• Exercise goal
Every line of the material below must be repeated exactly.

* * * * *

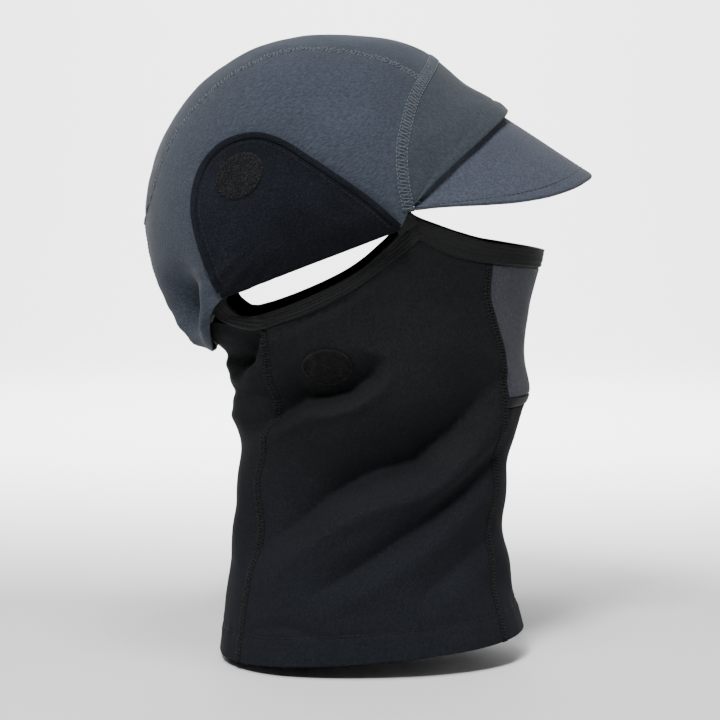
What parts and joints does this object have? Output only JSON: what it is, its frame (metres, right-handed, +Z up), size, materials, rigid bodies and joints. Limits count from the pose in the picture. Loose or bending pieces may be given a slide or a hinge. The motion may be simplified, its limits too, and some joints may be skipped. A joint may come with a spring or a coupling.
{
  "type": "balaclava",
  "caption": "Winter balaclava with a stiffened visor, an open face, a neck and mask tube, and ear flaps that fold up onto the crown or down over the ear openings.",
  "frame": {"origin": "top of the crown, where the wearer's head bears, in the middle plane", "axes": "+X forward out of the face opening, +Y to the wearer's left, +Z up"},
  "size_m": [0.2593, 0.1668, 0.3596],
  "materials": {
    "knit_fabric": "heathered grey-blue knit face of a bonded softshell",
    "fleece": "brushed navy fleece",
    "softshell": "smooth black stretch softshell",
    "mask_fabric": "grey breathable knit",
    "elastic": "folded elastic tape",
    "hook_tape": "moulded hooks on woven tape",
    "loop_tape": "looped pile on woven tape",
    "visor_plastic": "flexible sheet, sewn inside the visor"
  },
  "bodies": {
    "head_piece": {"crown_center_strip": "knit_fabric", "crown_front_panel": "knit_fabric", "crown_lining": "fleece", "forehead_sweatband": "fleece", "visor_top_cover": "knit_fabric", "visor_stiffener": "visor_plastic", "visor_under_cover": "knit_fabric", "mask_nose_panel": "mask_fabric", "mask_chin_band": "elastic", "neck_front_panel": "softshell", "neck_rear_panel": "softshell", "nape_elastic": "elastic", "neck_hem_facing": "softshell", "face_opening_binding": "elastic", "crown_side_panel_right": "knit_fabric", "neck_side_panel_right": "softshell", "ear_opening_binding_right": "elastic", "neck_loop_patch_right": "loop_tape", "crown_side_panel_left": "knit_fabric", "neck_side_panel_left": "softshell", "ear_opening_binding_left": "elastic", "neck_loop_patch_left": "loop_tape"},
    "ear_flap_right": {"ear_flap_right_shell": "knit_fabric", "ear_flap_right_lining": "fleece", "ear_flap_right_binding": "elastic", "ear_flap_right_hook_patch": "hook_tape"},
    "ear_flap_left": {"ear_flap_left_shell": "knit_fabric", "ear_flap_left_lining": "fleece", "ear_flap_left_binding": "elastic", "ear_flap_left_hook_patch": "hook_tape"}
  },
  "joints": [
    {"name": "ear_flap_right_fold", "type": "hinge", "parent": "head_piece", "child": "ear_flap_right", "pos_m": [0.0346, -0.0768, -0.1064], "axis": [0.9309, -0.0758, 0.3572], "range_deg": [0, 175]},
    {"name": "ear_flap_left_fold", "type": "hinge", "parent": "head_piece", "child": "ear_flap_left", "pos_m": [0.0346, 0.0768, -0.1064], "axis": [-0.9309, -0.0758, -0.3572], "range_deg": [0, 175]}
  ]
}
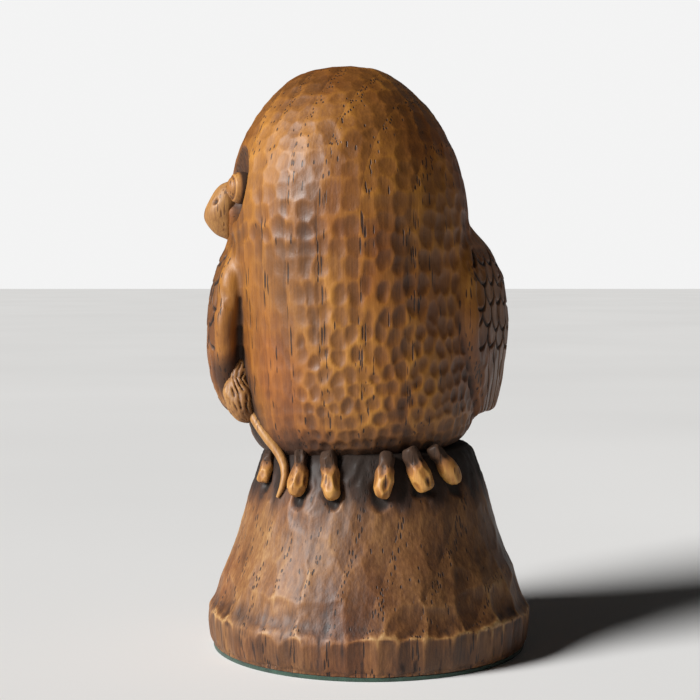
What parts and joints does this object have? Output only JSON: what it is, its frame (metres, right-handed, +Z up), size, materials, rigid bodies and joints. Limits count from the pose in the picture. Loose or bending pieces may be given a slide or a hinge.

* * * * *

• Task response
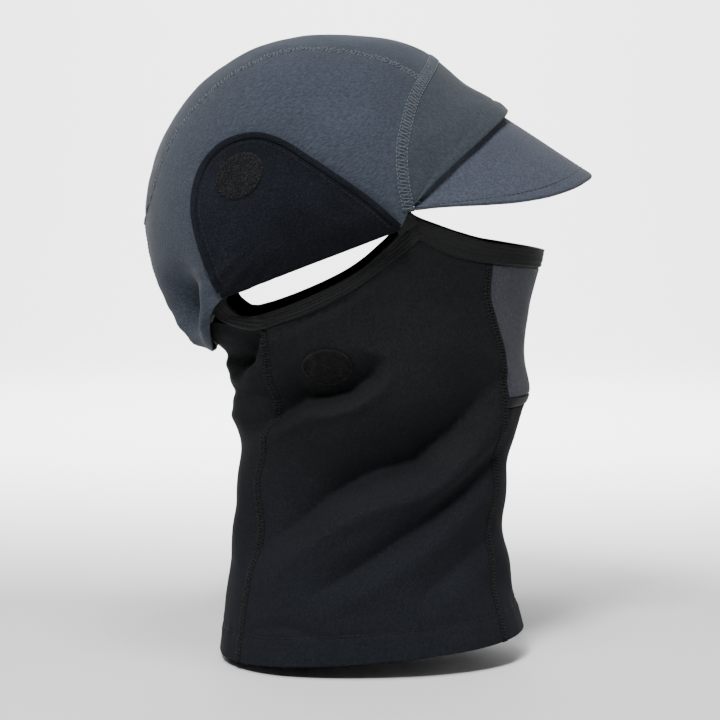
What parts and joints does this object have? Output only JSON: what it is, its frame (metres, right-handed, +Z up), size, materials, rigid bodies and joints. Limits count from the pose in the picture. Loose or bending pieces may be given a slide or a hinge. The motion may be simplified, its limits too, and some joints may be skipped. A joint may come with a spring or a coupling.
{
  "type": "balaclava",
  "caption": "Winter balaclava with a stiffened visor, an open face, a neck and mask tube, and ear flaps that fold up onto the crown or down over the ear openings.",
  "frame": {"origin": "top of the crown, where the wearer's head bears, in the middle plane", "axes": "+X forward out of the face opening, +Y to the wearer's left, +Z up"},
  "size_m": [0.2593, 0.1668, 0.3596],
  "materials": {
    "knit_fabric": "heathered grey-blue knit face of a bonded softshell",
    "fleece": "brushed navy fleece",
    "softshell": "smooth black stretch softshell",
    "mask_fabric": "grey breathable knit",
    "elastic": "folded elastic tape",
    "hook_tape": "moulded hooks on woven tape",
    "loop_tape": "looped pile on woven tape",
    "visor_plastic": "flexible sheet, sewn inside the visor"
  },
  "bodies": {
    "head_piece": {"crown_center_strip": "knit_fabric", "crown_front_panel": "knit_fabric", "crown_lining": "fleece", "forehead_sweatband": "fleece", "visor_top_cover": "knit_fabric", "visor_stiffener": "visor_plastic", "visor_under_cover": "knit_fabric", "mask_nose_panel": "mask_fabric", "mask_chin_band": "elastic", "neck_front_panel": "softshell", "neck_rear_panel": "softshell", "nape_elastic": "elastic", "neck_hem_facing": "softshell", "face_opening_binding": "elastic", "crown_side_panel_right": "knit_fabric", "neck_side_panel_right": "softshell", "ear_opening_binding_right": "elastic", "neck_loop_patch_right": "loop_tape", "crown_side_panel_left": "knit_fabric", "neck_side_panel_left": "softshell", "ear_opening_binding_left": "elastic", "neck_loop_patch_left": "loop_tape"},
    "ear_flap_right": {"ear_flap_right_shell": "knit_fabric", "ear_flap_right_lining": "fleece", "ear_flap_right_binding": "elastic", "ear_flap_right_hook_patch": "hook_tape"},
    "ear_flap_left": {"ear_flap_left_shell": "knit_fabric", "ear_flap_left_lining": "fleece", "ear_flap_left_binding": "elastic", "ear_flap_left_hook_patch": "hook_tape"}
  },
  "joints": [
    {"name": "ear_flap_right_fold", "type": "hinge", "parent": "head_piece", "child": "ear_flap_right", "pos_m": [0.0346, -0.0768, -0.1064], "axis": [0.9309, -0.0758, 0.3572], "range_deg": [0, 175]},
    {"name": "ear_flap_left_fold", "type": "hinge", "parent": "head_piece", "child": "ear_flap_left", "pos_m": [0.0346, 0.0768, -0.1064], "axis": [-0.9309, -0.0758, -0.3572], "range_deg": [0, 175]}
  ]
}
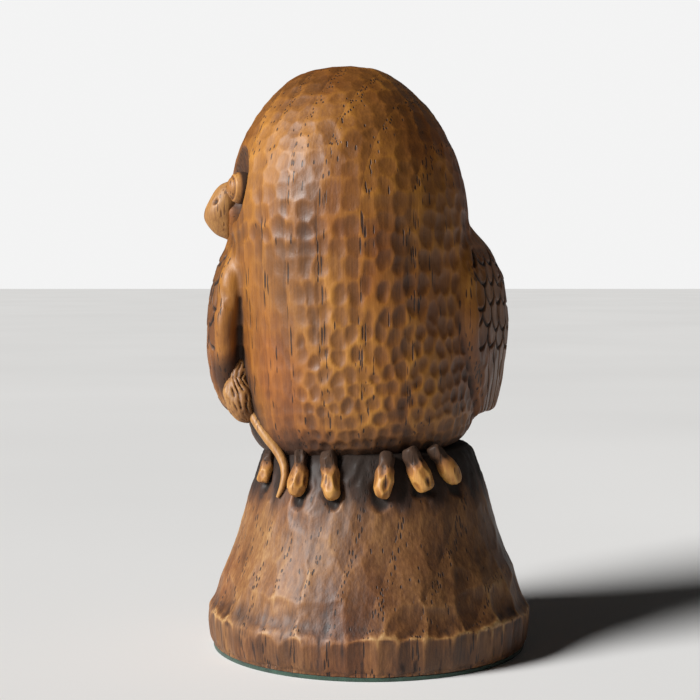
What parts and joints does this object have? Output only JSON: what it is, its frame (metres, right-handed, +Z up), size, materials, rigid bodies and joints. Limits count from the pose in the picture. Loose or bending pieces may be given a slide or a hinge.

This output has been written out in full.